Nudity on a tropical beach seems to me more appealing than nudity at a desert campsite in summer. I'm not a fan of nudity during normal daily activities. I prefer bikinis. I want nudity to be exciting when it counts, not humdrum.
I kept thinking about the novel and film called The Beach. It's a movie starring Leonardo DiCaprio, which reminds me of this river film.
At the end of that film he explains that "paradise" is not a place, but rather a period of time when one is a part of something memorable. He says that no one can take that away from you, because it lasts forever in your memory.

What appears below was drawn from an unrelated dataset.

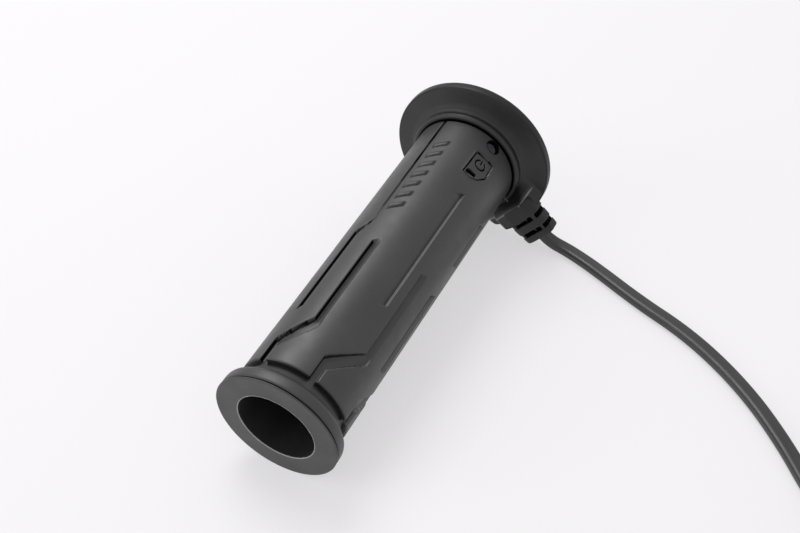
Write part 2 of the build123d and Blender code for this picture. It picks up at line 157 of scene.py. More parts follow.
def rubber(name, dark, light, rough_low, rough_high, grain=0.00003):
    """Moulded rubber: cloudy bloom, fine grain, and painted highlights and painted shade from a mesh
    attribute.
    """
    made = material(name, light, rough_high)
    bloom = tint(made, noise(made, 55, 4), dark, light, (0.35, 0.68))
    # Mesh attribute of painted light: above 0 it mixes in a light grey painted highlight, below 0 a
    # near-black painted shade.
    painted_light_and_shade = node(made, "ShaderNodeAttribute")
    painted_light_and_shade.attribute_name = "painted_light_and_shade"
    for low, high, color in ((0, 1, (0.34, 0.34, 0.34, 1)), (0, -1, (0.001, 0.001, 0.001, 1))):
        mix = node(made, "ShaderNodeMixRGB")
        mix.inputs["Color2"].default_value = color
        made.node_tree.links.new(spread(made, painted_light_and_shade.outputs["Fac"], low, high, 0, 1), mix.inputs["Fac"])
        made.node_tree.links.new(bloom, mix.inputs["Color1"])
        bloom = mix.outputs["Color"]
    connect(made, bloom, "Base Color")
    # Painted shade also takes the gloss away.
    gloss = spread(made, painted_light_and_shade.outputs["Fac"], 0, -1, 0.6, 0.02)
    connect(made, gloss, "Specular IOR Level")
    connect(made, spread(made, noise(made, 160, 5), 0.35, 0.7, rough_low, rough_high), "Roughness")
    fine = bump(made, noise(made, 5200, 2, 0.6), grain, 0.8)
    connect(made, bump(made, noise(made, 420, 3), 0.00006, 0.35, fine), "Normal")
    return made


RUBBER = rubber("grip_rubber", (0.024, 0.024, 0.0245), (0.033, 0.0325, 0.0325), 0.4, 0.5)
BUTTON_RUBBER = rubber("button_rubber", (0.024, 0.024, 0.0245), (0.033, 0.0325, 0.033), 0.44, 0.54)
BORE_PLASTIC = rubber("core_nylon", (0.004, 0.004, 0.0045), (0.007, 0.007, 0.0075), 0.55, 0.7)
JACKET = rubber("lead_jacket", (0.018, 0.018, 0.019), (0.026, 0.026, 0.027), 0.36, 0.46, 0.00001)
PLUG = rubber("plug_plastic", (0.02, 0.02, 0.022), (0.03, 0.03, 0.032), 0.35, 0.5)


def glossy(name, color, roughness, metallic=0.0, scale=300):
    """Smooth part with a little unevenness in its gloss."""
    made = material(name, color, roughness, metallic)
    uneven = spread(made, noise(made, scale, 3), 0.3, 0.7, roughness * 0.8, roughness * 1.25)
    connect(made, uneven, "Roughness")
    darker = tuple(c * 0.82 for c in color)
    connect(made, tint(made, noise(made, scale * 0.4, 2), darker, color), "Base Color")
    return made


LENS = glossy("lamp_lens", (0.07, 0.07, 0.075), 0.35)
INNER = {
    "core_nylon": BORE_PLASTIC,
    "film_amber": glossy("film_amber", (0.5, 0.22, 0.04), 0.25),
    "copper": glossy("copper", (0.72, 0.38, 0.22), 0.35, 1.0),
    "board_green": glossy("board_green", (0.02, 0.13, 0.05), 0.35),
    "chip_black": glossy("chip_black", (0.02, 0.02, 0.02), 0.5),
    "led_white": glossy("led_white", (0.8, 0.78, 0.7), 0.3),
    "lamp_lens": LENS,
    "silicone": glossy("silicone", (0.23, 0.24, 0.26), 0.5),
    "steel": glossy("steel", (0.6, 0.6, 0.6), 0.3, 1.0),
    "solder": glossy("solder", (0.72, 0.72, 0.72), 0.25, 1.0),
    "wire_insulation": glossy("wire_insulation", (0.02, 0.018, 0.018), 0.4),
    "tie_fabric": glossy("tie_fabric", (0.03, 0.03, 0.034), 0.8),
    "plug_plastic": PLUG,
    "plug_lock": glossy("plug_lock", (0.75, 0.25, 0.04), 0.35),
    "terminal_brass": glossy("terminal_brass", (0.75, 0.58, 0.3), 0.3, 1.0),
    "grip_rubber": RUBBER,
    "button_rubber": BUTTON_RUBBER,
    "lead_jacket": JACKET,
}
for entry in frame["record"]["subparts"]:
    cad_mesh = frame["nodes"][entry["node"]].data
    cad_mesh.materials.clear()
    cad_mesh.materials.append(INNER[entry["material_slot"]])


# ---- mesh helpers ----
def grip_points(x, r, angle):
    """Places in metres from distances along the grip, radii and angles in degrees."""
    turn = np.radians(angle)
    local = np.stack([x, -r * np.sin(turn), r * np.cos(turn), np.ones_like(x)], -1)
    return (local @ GRIP.T)[..., :3]


def add_mesh(name, points, faces, made, body="grip", painted_light_and_shade=None):
    """New smooth mesh on a body; its last argument is above 0 where a highlight is painted on and below 0
    where shade is painted in.
    """
    mesh = bpy.data.meshes.new(name)
    mesh.from_pydata([tuple(p) for p in points], [], faces)
    mesh.update()
    mesh.shade_smooth()
    mesh.materials.append(made)
    if painted_light_and_shade is not None:
        layer = mesh.attributes.new("painted_light_and_shade", "FLOAT", "POINT")
        layer.data.foreach_set("value", np.ravel(painted_light_and_shade).astype(np.float32))
    piece = bpy.data.objects.new(name, mesh)
    bpy.context.scene.collection.objects.link(piece)
    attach(piece, body)
    return piece


def grid_faces(rows, columns):
    """Quads of a grid that closes round its columns, with its points numbered row by row."""
    faces = []
    for i in range(rows - 1):
        for j in range(columns):
            m = (j + 1) % columns
            faces.append((i * columns + j, i * columns + m, (i + 1) * columns + m, (i + 1) * columns + j))
    return faces


def smooth_step(value, low, high):
    """0 below low, 1 above high, and a smooth rise between them."""
    t = np.clip((value - low) / (high - low), 0, 1)
    return t * t * (3 - 2 * t)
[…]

I guess that is the case with these aging hippies. I just hope they take showers now.
THE SAME RIVER TWICE
... or the life and times of river rats. The kind of look-in-the-mirror
self-preoccupation common to PBS. Airhead twenty-somethings, who dropped out
in the '70's for nudist river-rafting in Colo., are rejoined in their
middle-age. Documentary footage of the past is intercut with interviews in
the present, moving back and forth between a nature idyll of lost youth and
the clutter of ordinary suburban life.
Nowhere near as fascinating as Michael Apted's "21 Up" or "42 Up," not only because far fewer people are involved (3 couples), but because they're dull, bland, predictable, shallow, stereotypical.
Skewed population to begin with: exhibitionists. Not only nudists in their youth, but willing to live their lives in front of a camera (me, I wouldn't let a camera in my front door).
Only the main river guide kept to a nomadic bohemian life style. The nonchalant hipness that may have passed for charm in the young man is seen for its essential emptiness in the older one.
The rest became rather lusterless members of the middle middle-class, albeit, except for one, on the fringe.
I kept thinking only in the US could people drift along so limply, so self-indulgently for so long, carried afloat by the superabundance of affluence. The wolf howls much nearer the door in the rest of the world, e.g., Apted's British subjects -- we're so lucky.
Tick tock, for all this "deep" reflection on time, I kept looking at my watch.